Are there any programs or tools that you use (i.e. Photoshop, Trello, etc.) that help you work productively and allow you to be creative? Would you recommend these programs to young aspiring professionals?

There sure are a variety of options out there, and I continue to develop my system to make sure it works the best for me. Ultimately, for young professionals, there’s no one answer – find what programs and structure work for you, allows you to be organized and dependable, and stay productive. Those are non-negotiables, so find a system for you that either enhances those strengths or helps you improve in those areas.

For me, I’m self-taught in Photoshop and have gotten very comfortable in design to help as needed, whether for our ad campaigns or email design, but always working closely with our professional designers first.

I’ve tinkered with Trello for certain items, and I currently use Todoist for my own to-do lists. A lot of coworkers are big whiteboard and dry erase marker users, I’m not myself, but if you’re more of a visual person, maybe that’s a fit.
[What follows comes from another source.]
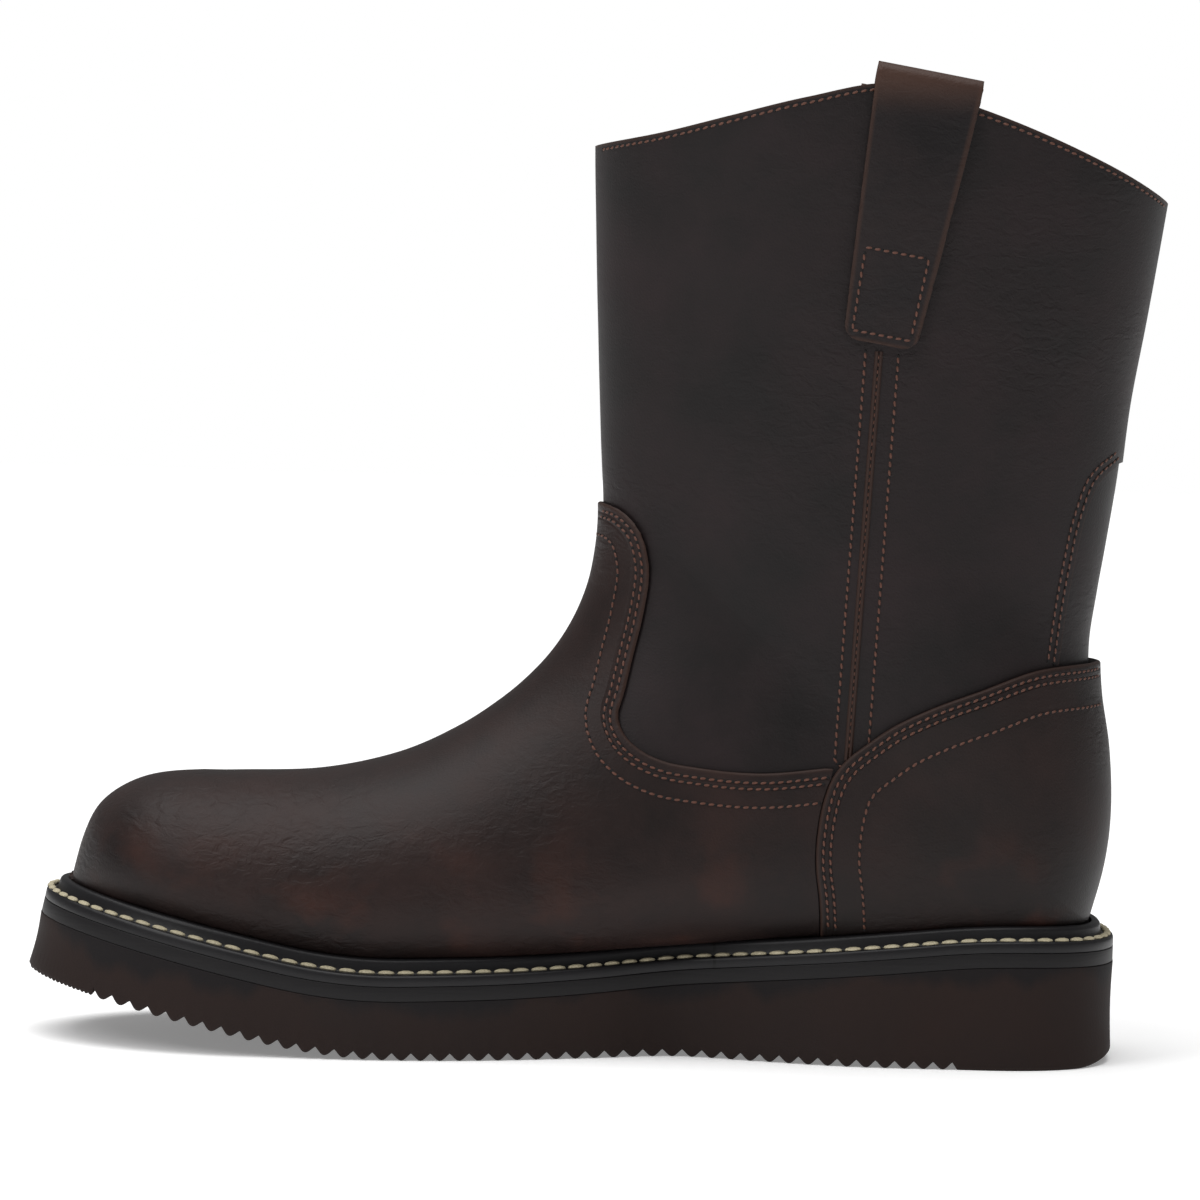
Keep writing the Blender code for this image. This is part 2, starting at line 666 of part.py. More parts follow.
def upper_surface(out):
    """The upper's outer surface, moved out by a distance, with its straight band down to the midsole."""
    foot = sorted({*range(LAST_FOOT + 1), *TOE_ROWS})
    leg = np.linspace(LAST_FOOT, LAST_LEG, LEG_STEPS + 1)[1:]
    lines = [(LATERAL, 1 - step / SIDE_STEPS) for step in range(SIDE_STEPS)]
    lines += [(MEDIAL, step / SIDE_STEPS) for step in range(SIDE_STEPS + 1)]
    last = [collar_section(around, side) for side, around in lines]
    points = []
    for section in (*foot, *leg):
        row = []
        for (side, around), end in zip(lines, last):
            climb = max(section - LAST_FOOT, 0) / (LAST_LEG - LAST_FOOT)
            reached = section if section <= LAST_FOOT else LAST_FOOT + climb * (end - LAST_FOOT)
            row.append(upper_point(reached, around, side) if section > 0 else toe_tip())
        points.append(row)
    mesh = sheet(points)
    refine_feather(mesh)
    opening = [edge for edge in mesh.edges if edge.is_boundary and is_feather(edge)]
    lowered = bmesh.ops.extrude_edge_only(mesh, edges=opening)["geom"]
    for vert in lowered:
        if isinstance(vert, bmesh.types.BMVert):
            drop_to_midsole(vert)
    bmesh.ops.triangulate(mesh, faces=mesh.faces)
    face_outwards(mesh)
    for vert in mesh.verts:
        level = any(edge.is_boundary for edge in vert.link_edges) and vert.co.z < heel_z + GAP
        normal = vert.normal.copy()
        if level:
            normal.z = 0
            normal.normalize()
        vert.co += normal * out
    return mesh


def toe_tip():
    x, z = place(FEATHER_TOE, ridge_top(FEATHER_TOE))
    return float(x), 0.0, float(z)


def is_feather(edge):
    middle = (edge.verts[0].co + edge.verts[1].co) / 2
    return middle.z < seat_height(middle.x) + RIDGE


def refine_feather(mesh):
    """Adds points to the feather line between the sections, where it turns."""
    edges = [edge for edge in mesh.edges if edge.is_boundary and is_feather(edge)]
    heel = [edge for edge in edges if (edge.verts[0].co.x + edge.verts[1].co.x) / 2 < heel_x + HEEL_ARC / 2]
    sides = [edge for edge in edges if edge not in heel]
    for found, cuts in ((heel, HEEL_CUTS), (sides, FEATHER_CUTS)):
        for item in bmesh.ops.subdivide_edges(mesh, edges=found, cuts=cuts)["geom_inner"]:
            if isinstance(item, bmesh.types.BMVert):
                away = np.hypot(FEATHER_LINE[0] - item.co.x, FEATHER_LINE[1] - item.co.y)
                item.co = FEATHER_LINE[:, np.argmin(away)]


def drop_to_midsole(vert):
    """Moves a vertex of the feather line down the straight band, to just over the midsole."""
    stations = np.linspace(0, SOLE_LENGTH, 600)
    x, z = place(stations, ridge_top(stations))
    station = np.interp(vert.co.x, x, stations)
    low_x, low_z = place(station, midsole_top(station) + GAP)
    vert.co.x, vert.co.z = float(low_x), float(low_z)


def side_curve(rows, height):
    """A smooth line seen from the side through an overlay's edge rows."""
    x, z = above_seat(column(rows, "along"), np.array(column(rows, "share")) * height)
    walked = np.concatenate([[0], np.cumsum(np.hypot(np.diff(x), np.diff(z)))])
    steps = np.linspace(0, walked[-1], 3 * len(rows))
    return list(zip(spline(walked, x)(steps), spline(walked, z)(steps)))


def prism(name, outline, finish):
    """A cutter: an outline seen from the side, right across the boot."""
    mesh = bmesh.new()
    ring = [mesh.verts.new((x, -SHAFT_WIDTH, z)) for x, z in outline]
    face = mesh.faces.new(ring)
    pushed = bmesh.ops.extrude_face_region(mesh, geom=[face])["geom"]
    verts = [item for item in pushed if isinstance(item, bmesh.types.BMVert)]
    bmesh.ops.translate(mesh, verts=verts, vec=(0, 2 * SHAFT_WIDTH, 0))
    return hide(add(name, mesh, finish, cutters))


def make_upper(finish):
    upper = thicken(add("upper", upper_surface(0), finish), WALL, -1)
    recess = hide(add("insert_form", upper_surface(0), finish, cutters))
    thicken(recess, 3 * INSERT_STEP, 1 / 3)  # a step deep into the wall, and two outwards
    edge = side_curve(INSERT_EDGE, INSERT_HEIGHT)
    behind = SEAT[0, 0] - BEYOND
    under_counter = heel_z + COUNTER_HEIGHT * 0.9
    top_z_behind = edge[0][1]
    outline = [(behind, top_z_behind)] + edge + [(edge[-1][0], under_counter), (behind, under_counter)]
    cut(recess, prism("insert_outline", outline, finish), "INTERSECT")
    cut(upper, recess, "DIFFERENCE")
    return upper


def make_vamp(finish):
    vamp = thicken(add("vamp", upper_surface(GAP), finish), VAMP, 1)
    edge = side_curve(VAMP_EDGE, TONGUE_HEIGHT)
    counter = side_curve(COUNTER_EDGE, COUNTER_HEIGHT)
    behind = [(x + GAP, z) for x, z in counter if z < edge[-1][1] - GAP]
    ahead = SOLE_LENGTH + BEYOND
    outline = [(ahead, edge[0][1])] + edge + behind + [(behind[-1][0], -BEYOND), (ahead, -BEYOND)]
    cut(vamp, prism("vamp_outline", outline, finish), "INTERSECT")
    return vamp


def make_counter(finish):
    counter = thicken(add("counter", upper_surface(GAP), finish), COUNTER, 1)
    edge = side_curve(COUNTER_EDGE, COUNTER_HEIGHT)
    back = SEAT[0, 0] - BEYOND
    outline = [(back, edge[0][1])] + edge + [(edge[-1][0], -BEYOND), (back, -BEYOND)]
    cut(counter, prism("counter_outline", outline, finish), "INTERSECT")
    return counter


# Straps and seams

def make_strap(name, side, finish):
    """A leather strap folded over the collar, its outer leg sewn to the shaft and its inner leg inside."""
    top = float(collar_height(STRAP_TOP))
    foot = top - STRAP_DROP
    lean = (STRAP_FOOT - STRAP_TOP) / STRAP_DROP
    outer = GAP + STRAP_THICKNESS / 2
    inner = -(WALL + GAP * 1.5 + STRAP_THICKNESS / 2)
    radius = (outer - inner) / 2
    legs = [(outer, foot + (top + STRAP_LOOP - foot) * step / 8) for step in range(9)]
    turn = [math.pi * step / 6 for step in range(1, 6)]
    legs += [
        ((outer + inner) / 2 + radius * math.cos(angle), top + STRAP_LOOP + radius * math.sin(angle))
        for angle in turn
    ]
    legs += [(inner, top + STRAP_LOOP - (STRAP_LOOP + STRAP_INSIDE_DROP) * step / 5) for step in range(6)]
    points = []
    for offset, z in legs:
        share = np.clip((z - foot) / STRAP_DROP, 0, 1)
        width = STRAP_FOOT_WIDTH + (STRAP_TOP_WIDTH - STRAP_FOOT_WIDTH) * share
        row = []
        for across in (-0.5, -0.25, 0, 0.25, 0.5):
            x = STRAP_TOP + lean * (top - z) + across * width
            y = side_half(x, min(z, top + STRAP_LOOP), side) + offset
            row.append((x, side * y, z))
        points.append(row)
    return thicken(add(name, sheet(points), finish), STRAP_THICKNESS, 0)


def make_seam(name, side, finish):
    """The raised bead of the side seam, from the strap down to the vamp."""
    top = float(collar_height(STRAP_TOP)) - STRAP_DROP - STRAP_THICKNESS
    foot = heel_z + SEAM_FOOT_HEIGHT
    count = 12
    points = []
    for step in range(count + 1):
        share = step / count
        z = foot + (top - foot) * share
        middle = SEAM_FOOT + (STRAP_FOOT - SEAM_FOOT) * share
        row = []
        for across in (-0.5, 0, 0.5):
            x = middle + across * SEAM_WIDTH
            row.append((x, side * (side_half(x, z, side) + GAP + SEAM_RISE / 2), z))
        points.append(row)
    return thicken(add(name, sheet(points), finish), SEAM_RISE, 0)


clear_scene()
dark_leather = material("oiled_leather", (0.024, 0.017, 0.016), 0.55)
brown_leather = material("brown_leather", (0.045, 0.024, 0.018), 0.6)
black_rubber = material("black_rubber", (0.012, 0.012, 0.014), 0.5)
brown_rubber = material("brown_rubber", (0.028, 0.017, 0.015), 0.8)
board = material("leather_board", (0.16, 0.10, 0.06), 0.8)

make_outsole(brown_rubber)
make_midsole(black_rubber)
make_welt(black_rubber)
make_insole(board)
make_upper(dark_leather)
make_vamp(dark_leather)
make_counter(dark_leather)
for side, side_name in ((MEDIAL, "medial"), (LATERAL, "lateral")):
    make_strap(f"pull_strap_{side_name}", side, brown_leather)
    make_seam(f"side_seam_{side_name}", side, brown_leather)
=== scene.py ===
import math

import bmesh
import bpy
import numpy as np
from mathutils import Matrix, Vector
from mathutils.bvhtree import BVHTree


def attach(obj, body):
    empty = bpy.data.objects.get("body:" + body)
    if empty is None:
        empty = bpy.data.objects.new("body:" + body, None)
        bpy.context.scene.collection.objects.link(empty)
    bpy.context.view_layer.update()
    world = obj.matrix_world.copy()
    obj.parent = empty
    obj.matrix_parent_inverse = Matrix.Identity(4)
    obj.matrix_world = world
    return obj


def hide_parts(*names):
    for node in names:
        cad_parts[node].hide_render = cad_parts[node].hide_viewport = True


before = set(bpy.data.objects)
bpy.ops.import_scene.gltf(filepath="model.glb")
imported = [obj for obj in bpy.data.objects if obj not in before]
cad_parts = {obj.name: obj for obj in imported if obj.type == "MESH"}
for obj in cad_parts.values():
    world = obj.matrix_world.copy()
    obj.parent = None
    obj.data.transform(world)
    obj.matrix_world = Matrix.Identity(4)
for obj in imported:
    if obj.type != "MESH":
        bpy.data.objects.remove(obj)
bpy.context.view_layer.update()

# ---------------------------------------------------------------------------------------------------
# Outsole: one wedge of dark brown blown rubber, thick at the heel and bent up at the toe. It is moulded
# with sawtooth lugs and a finer tread at its tip, cemented under the midsole and trimmed with it on the
# finished boot, which leaves its sides dull, with a fine grain.

MEDIAL, LATERAL = 1, -1
SOLE_LENGTH = 0.3095
BALL_WIDTH = 0.111
HEEL_WIDTH = 0.080
HEEL_CENTRE = 0.038
HEEL_THICKNESS = 0.0284
BALL_THICKNESS = 0.0164
TOE_SPRING = math.radians(12)
SPRING_START = 0.2005
SPRING_BEND = 0.040
HEEL_CAP = 0.040
TOE_CAP = {MEDIAL: 0.068, LATERAL: 0.093}
HEEL_EDGE_RISE = 0.0030
HEEL_EDGE_LENGTH = 0.012
TREAD_START = 0.047
TREAD_END = 0.288
LUG_PITCH = 0.00535
LUG_DEPTH = 0.0020
TIP_PITCH = 0.0013
TIP_DEPTH = 0.0007
OUTSOLE_EDGE = 0.0009
OUTSOLE_TOP_EDGE = OUTSOLE_EDGE * 0.4
SIDE_HOLLOW = 0.0004
WELD = 2e-6


def spline(knots, values):
    """A smooth curve through the knots."""
    knots, values = np.asarray(knots, float), np.asarray(values, float)
    steps = np.diff(knots)
    secants = np.diff(values) / steps
    slopes = np.empty_like(values)
    slopes[1:-1] = (secants[:-1] * steps[1:] + secants[1:] * steps[:-1]) / (steps[:-1] + steps[1:])
    slopes[0], slopes[-1] = secants[0], secants[-1]

    def at(place):
        place = np.clip(place, knots[0], knots[-1])
        low = np.clip(np.searchsorted(knots, place, side="right") - 1, 0, len(steps) - 1)
        step = steps[low]
        t = (place - knots[low]) / step
        left = values[low] * (1 + 2 * t) * (1 - t) ** 2 + slopes[low] * step * t * (1 - t) ** 2
        right = values[low + 1] * (3 - 2 * t) * t**2 - slopes[low + 1] * step * (1 - t) * t**2
        return left + right

    return at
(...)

I’ve tried to get better in Excel and with analysis, given my role trying to evaluate campaigns and their analytics.

There are lots of good resources out there to do online courses and demos to get better with a variety of professional tools.

Hayley Michie Hayley's Final Thoughts

As Associate Director of Digital Marketing, Stephen focuses on three main areas: digital advertising, email marketing, and revenue and innovation. All of which involve engaging different demographics and encouraging them to support Penn State. As Stephen mentioned, he pushes himself to learn each and every day to make his work better. Embracing new technology and building lifelong skills are extremely important in business as they will help both the organization and you, as a person, succeed. Universities and colleges will always have students entering and exiting; but, it is how you bring them in and keep them coming back to enjoy intercollegiate sports that will help the school succeed.